# Problem Installing Wordpress on webhost...



## Edito (Aug 10, 2011)

Hi ppl hope you guys are good, im not cause i just can't install wordpress on my webhost, i configured the wp-config file but i just can't put it to run i can't even start installing now i don't know if the problem is my webhost or its me.

the domain is projetecconsultores.co.mz and to install is supposed to access the file install located in wp-admin/install.php when i put the adress www.projetecconsultores.co.mz/wp-admin/install.php nothing happens.

I need a bit of help here :-( thanks.


----------



## Easy Rhino (Aug 11, 2011)

generally with wordpress installs you have to copy/paste the config file into a php file manually. it is a security thing.


----------



## Edito (Aug 11, 2011)

Thanks for the reply, i configured the details in the wp-config.php i have put there the DBNAME, USERNAME and PASSWORD but even after that i just can't install.


----------



## Easy Rhino (Aug 11, 2011)

what error does it throw?


----------



## digibucc (Aug 11, 2011)

well wordpress starts with a wp-config-sample that you can enter your info in. but in any recent version you shouldn't have to touch it.  the first settings you enter into install.php get saved as wp-config.php ...

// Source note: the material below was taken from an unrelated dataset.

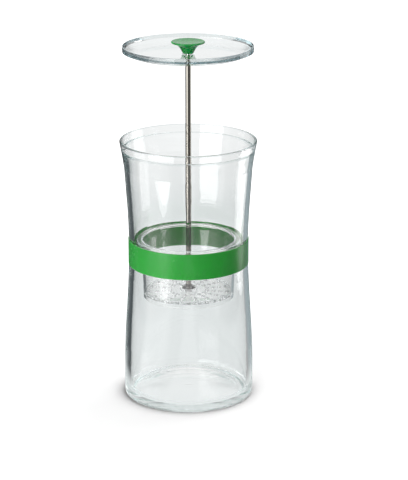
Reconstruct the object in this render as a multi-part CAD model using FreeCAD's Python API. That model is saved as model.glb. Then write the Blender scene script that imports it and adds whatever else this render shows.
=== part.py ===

are you sure your wordpress installation is in the root of your site?  it seems to just be saying it can't find the files, which tells me you're looking in the wrong place. install.php will load whether you even have a wp-config.php file or not.


----------



## Easy Rhino (Aug 11, 2011)

maybe he didnt put his wordpress install folder in the root dir of whatever his www folder is for that domain. also, i cant ping that domain...


----------



## Edito (Aug 12, 2011)

Easy Rhino said:


> what error does it throw?



It doesn't give me error i have uploaded the wordpress to the root of my host ftp and when i try to install it just does nothing sou im guessing it's not finding the installation files?

@digibucc, do i have to configure the install.php? i didn't knew that i tough i should configure the wp-config file only.

@Easy Rhino, i can ping to www.projetecconsultores.co.mz and im sure the files are in the root folder.

I can give access to the ftp server for you guys see what's happening what do you think?


----------



## remixedcat (Aug 12, 2011)

files must be in the public_html folder for www.domain.com to work.. if not must be public_html/wordpress (for ex.) to translate to www.domain.com/wordpress 

installs must be completed from desired dir as indicated above. 

host must also support the proper php extensions and permissions must be defined. Please consult your WP documentation for the proper permissions and php-extensions. 

do you have cpanel?


----------



## digibucc (Aug 12, 2011)

normally you shouldn't edito but in this case it will make it a lot easier to see the issue.  you could make it a read only account if you know how.
you do not need to do any manual file editing to get it running.  you unzip the wordpress archive into your site's root directory and then run install.php . if your server supports php it will run.

remixed is correct as well


----------



## Easy Rhino (Aug 12, 2011)

also, not all servers have a public_html folder in the user dir. are you hosting the site yourself? if so, you will need to check your apache config to see where it looks for your root www dir. you can change that easily if you want.


----------